Here, we provide our pipeline for generating KodCode dataset.
To generate synthetic questions, we first need to put seed questions/snippets/docs in the ../seeds
folder.
Then, we can run the following command to generate questions. Available modes are leetcode
, algorithm
, data_structure
, package
, apps
, codeforces
, code_contests
, taco
, and docs
.
python step1.1_gen_questions.py --total_prompts [total_prompts] --mode [mode]
We then call the GPT-4o API to generate instructions for each question.
To do this step, simply run the following command.
python step1.3_proccess_and_sanitize.py --input_file [file_name]
After you get the filtered instructions, you can run the following command to generate solutions and tests.
bash step2.1_gpt_completion.sh [file_name]

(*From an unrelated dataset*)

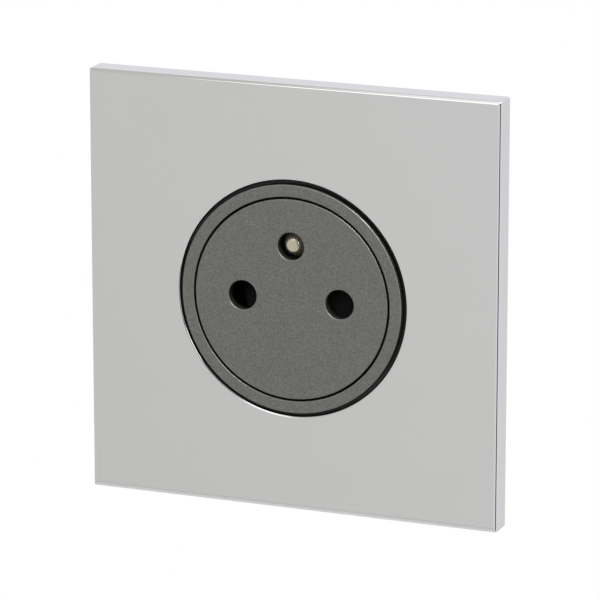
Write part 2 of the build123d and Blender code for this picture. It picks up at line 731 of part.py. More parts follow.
def make_cage(x, way, tongue_z):
    """Return a terminal cage: a brass block with a window for the wires and a hole for its screw."""
    with BuildPart() as cage:
        with BuildSketch(facing(cage_back_y)):
            middle_z = tongue_z + (tongue_to_cage + tongue_to_cage_end) / 2
            with Locations((x, way * middle_z)):
                Rectangle(2 * cage_half, tongue_to_cage_end - tongue_to_cage)
            with Locations((x, way * (tongue_z - CAGE_GAP + WINDOW_HEIGHT / 2))):
                Rectangle(WINDOW_WIDTH, WINDOW_HEIGHT, mode=Mode.SUBTRACT)
        extrude(amount=CAGE_LENGTH)
        long_edges = cage.edges().filter_by(Axis.Y).group_by(Axis.X)
        chamfer(long_edges[0] + long_edges[-1], CAGE_CHAMFER)
        with BuildSketch(Plane.XY.offset(way * (tongue_z + tongue_to_window_end))):
            with Locations((x, clamp_y)):
                Circle(CLAMP_SCREW_R + SCREW_FIT)
        extrude(amount=way * CAGE_BASE, mode=Mode.SUBTRACT)
    return cage


neutral_cage = make_cage(*terminals[0])
neutral_cage.part.label = "neutral_cage"
phase_cage = make_cage(*terminals[1])
phase_cage.part.label = "phase_cage"
earth_cage = make_cage(*terminals[2])
earth_cage.part.label = "earth_cage"


# Terminal screws: one slotted screw for each cage, its head towards the outside
with BuildPart() as terminal_screws:
    for x, way, tongue_z in terminals:
        tip_z = tongue_z + tongue_to_window_end - CLAMP_TIP
        head_z = tongue_z + tongue_to_head
        with BuildSketch(Plane.XY.offset(way * tip_z)):
            with Locations((x, clamp_y)):
                Circle(CLAMP_SCREW_R)
        extrude(amount=way * (head_z - tip_z))
        with BuildSketch(Plane.XY.offset(way * head_z)):
            with Locations((x, clamp_y)):
                Circle(CLAMP_HEAD_R)
        extrude(amount=way * CLAMP_HEAD)
        with BuildSketch(Plane.XY.offset(way * (head_z + CLAMP_HEAD - DRIVER_DEPTH))):
            with Locations((x, clamp_y)):
                Rectangle(2 * CLAMP_HEAD_R, DRIVER_SLOT)
        extrude(amount=way * DRIVER_DEPTH, mode=Mode.SUBTRACT)
terminal_screws.part.label = "terminal_screws"


# Rear base: the moulded box that holds the contacts and closes the back
with BuildPart() as rear_base:
    with BuildSketch(facing(base_back_y)):
        RectangleRounded(2 * body_half, 2 * body_half, BODY_CORNER)
    extrude(amount=base_back_y - body_back_y)
    chamfer(rear_base.faces().sort_by(Axis.Y)[-1].edges(), BASE_EDGE)
    with BuildSketch(facing(base_inside_y)):
        RectangleRounded(2 * inner_half, 2 * inner_half, BODY_CORNER - MOULD_WALL)
    extrude(amount=base_inside_y - body_back_y, mode=Mode.SUBTRACT)
    # Corner columns for the case screws
    with BuildSketch(facing(base_inside_y)):
        with GridLocations(case_screw_spread, case_screw_spread, 2, 2):
            Circle(CASE_SCREW_R + COLUMN_WALL)
    extrude(amount=base_inside_y - body_back_y)
    # Partitions that part the two live chambers from each other and from the earth
    shelf_z = EARTH_OFFSET - STRAP_HALF - RIB_GAP - PARTITION / 2
    with BuildSketch(facing(base_inside_y)):
        with Locations((0, (shelf_z - inner_half) / 2)):
            Rectangle(PARTITION, inner_half + shelf_z)
        with Locations((0, shelf_z)):
            Rectangle(2 * inner_half, PARTITION)
    extrude(amount=base_inside_y - guide_back_y)
    # Post behind the earth strap, against the pull of a plug
    with BuildSketch(facing(base_inside_y)):
        with Locations((0, shelf_z)):
            Rectangle(STRIP_WIDTH, STRAP_HALF, align=(Align.CENTER, Align.MIN))
    extrude(amount=base_inside_y - strap_back_y)
    # A pair of ribs beside each cage
    with BuildSketch(facing(base_inside_y)):
        for x, way, tongue_z in terminals:
            rib_x = cage_half + RIB_GAP + RIB_THICK / 2
            rib_start_z = tongue_z + tongue_to_cage
            with Locations((x, way * (rib_start_z + inner_half) / 2)):
                with GridLocations(2 * rib_x, 0, 2, 1):
                    Rectangle(RIB_THICK, inner_half - rib_start_z)
    extrude(amount=RIB_LENGTH)
    # Wire holes through the back, two to each terminal
    with BuildSketch(facing(base_back_y)):
        for x, way, tongue_z in terminals:
            with Locations((x, way * (tongue_z + tongue_to_wire))):
                with GridLocations(WIRE_PITCH, 0, 2, 1):
                    Circle(WIRE_HOLE_R)
    extrude(amount=MOULD_WALL, mode=Mode.SUBTRACT)
    # A funnel that leads the wires into each pair of holes
    with BuildSketch(facing(base_back_y)):
        for x, way, tongue_z in terminals:
            with Locations((x, way * (tongue_z + tongue_to_wire))):
                SlotCenterToCenter(WIRE_PITCH, 2 * (WIRE_HOLE_R + FUNNEL))
    extrude(amount=FUNNEL, taper=45, mode=Mode.SUBTRACT)
    # Screwdriver holes through the side walls
    for x, way, _ in terminals:
        with BuildSketch(Plane.XY.offset(way * inner_half)):
            with Locations((x, clamp_y)):
                Circle(CLAMP_HEAD_R + ACCESS_GAP)
        extrude(amount=way * MOULD_WALL, mode=Mode.SUBTRACT)
    # Holes and sunk seats for the case screws
    with BuildSketch(facing(base_back_y)):
        with GridLocations(case_screw_spread, case_screw_spread, 2, 2):
            Circle(CASE_SCREW_R + 2 * SCREW_FIT)
    extrude(amount=base_back_y - body_back_y, mode=Mode.SUBTRACT)
    with BuildSketch(facing(base_back_y)):
        with GridLocations(case_screw_spread, case_screw_spread, 2, 2):
            Circle(CASE_HEAD_R + HEAD_GAP)
    extrude(amount=CASE_HEAD + HEAD_SUNK, mode=Mode.SUBTRACT)
rear_base.part.label = "rear_base"


# Case screws: four, with slotted heads, from the base's back into the body's pilot holes
with BuildPart() as case_screws:
    head_y = base_back_y - CASE_HEAD - HEAD_SUNK
    with BuildSketch(facing(head_y)):
        with GridLocations(case_screw_spread, case_screw_spread, 2, 2):
            Circle(CASE_SCREW_R)
    extrude(amount=head_y - body_back_y + CASE_BITE)
    with BuildSketch(facing(head_y + CASE_HEAD)):
        with GridLocations(case_screw_spread, case_screw_spread, 2, 2):
            Circle(CASE_HEAD_R)
    extrude(amount=CASE_HEAD)
    with BuildSketch(facing(head_y + CASE_HEAD)):
        with GridLocations(case_screw_spread, case_screw_spread, 2, 2):
            Rectangle(2 * CASE_HEAD_R, DRIVER_SLOT)
    extrude(amount=DRIVER_DEPTH, mode=Mode.SUBTRACT)
case_screws.part.label = "case_screws"


os.makedirs("parts", exist_ok=True)
pieces = [
    cover_plate,
    support_frame,
    plate_carrier,
    bezel_ring,
    face_disc,
    disc_spring,
    front_body,
    shutter,
    shutter_guide,
    shutter_spring,
    earth_pin,
    earth_strap,
    neutral_contact,
    phase_contact,
    neutral_band,
    phase_band,
    neutral_cage,
    phase_cage,
    earth_cage,
    terminal_screws,
    rear_base,
    case_screws,
]
for piece in pieces:
    export_step(piece.part, f"parts/{piece.part.label}.step")
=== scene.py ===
import json
import logging
import math
from dataclasses import dataclass, field
from enum import Enum
from typing import Callable, Optional

import bmesh
import bpy
from mathutils import Matrix, Vector


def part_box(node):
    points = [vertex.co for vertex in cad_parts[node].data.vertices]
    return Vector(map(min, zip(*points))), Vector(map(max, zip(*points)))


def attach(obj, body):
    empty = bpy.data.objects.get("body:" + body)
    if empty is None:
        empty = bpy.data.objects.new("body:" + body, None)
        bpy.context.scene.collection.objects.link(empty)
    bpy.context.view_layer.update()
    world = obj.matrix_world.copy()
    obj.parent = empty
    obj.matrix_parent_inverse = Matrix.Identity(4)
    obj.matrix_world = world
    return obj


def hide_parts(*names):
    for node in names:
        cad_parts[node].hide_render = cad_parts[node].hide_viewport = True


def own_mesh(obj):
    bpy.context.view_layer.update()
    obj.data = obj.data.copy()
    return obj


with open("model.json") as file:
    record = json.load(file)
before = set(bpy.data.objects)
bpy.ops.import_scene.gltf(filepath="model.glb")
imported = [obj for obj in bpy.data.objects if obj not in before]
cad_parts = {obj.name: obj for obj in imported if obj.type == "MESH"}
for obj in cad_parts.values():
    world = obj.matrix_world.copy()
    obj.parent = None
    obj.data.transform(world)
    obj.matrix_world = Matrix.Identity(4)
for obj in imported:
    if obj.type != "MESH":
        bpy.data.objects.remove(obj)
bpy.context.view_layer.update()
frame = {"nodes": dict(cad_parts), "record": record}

LOG = logging.getLogger("wall_socket")

MM = 0.001
WHITE = (1.0, 1.0, 1.0, 1.0)
Colour = tuple[float, float, float]
Point = tuple[float, float]
Ripple = Callable[[float, float], float]
Socket = bpy.types.NodeSocket
Piece = bpy.types.Object


class Slot(Enum):
    """Material slots of the record that the pieces take their finish from."""

    CHROME = "plate_chrome"
    GRAPHITE = "graphite_paint"
    ZINC = "zinc_steel"
    SPRING = "spring_steel"
    CARRIER = "black_plastic"
    BODY = "body_plastic"
    BASE = "base_plastic"
    GUIDE = "pale_plastic"
    SHUTTER = "shutter_plastic"
    NICKEL = "nickel_brass"
    BRASS = "raw_brass"


class Body(Enum):
    """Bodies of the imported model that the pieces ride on."""

    HOUSING = "housing"
    DISC = "disc"
    SHUTTER = "shutter"


class Cut(Enum):
    """Ways of joining two solids."""

    TAKE = "DIFFERENCE"
    ADD = "UNION"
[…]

This step will generate unit tests for each solution. The input folder contains trials of solutions and tests. In our experiments, we use 10 trials for each solution.
python step2.2_gen_unit_tests.py --input_folder [folder_name]
A folder starts with unit_test_
will be generated, which contains the unit tests for each solution.
This step will run all the tests and generate the results.
bash step2.3_run_all_tests.sh [unit_test_folder_name]
This step will generate verified triplets for each solution.
python step2.4_gen_verified_triplets.py --unit_test_folder [unit_test_folder_name]
After this step, you will get the verified question-solution-test triplets.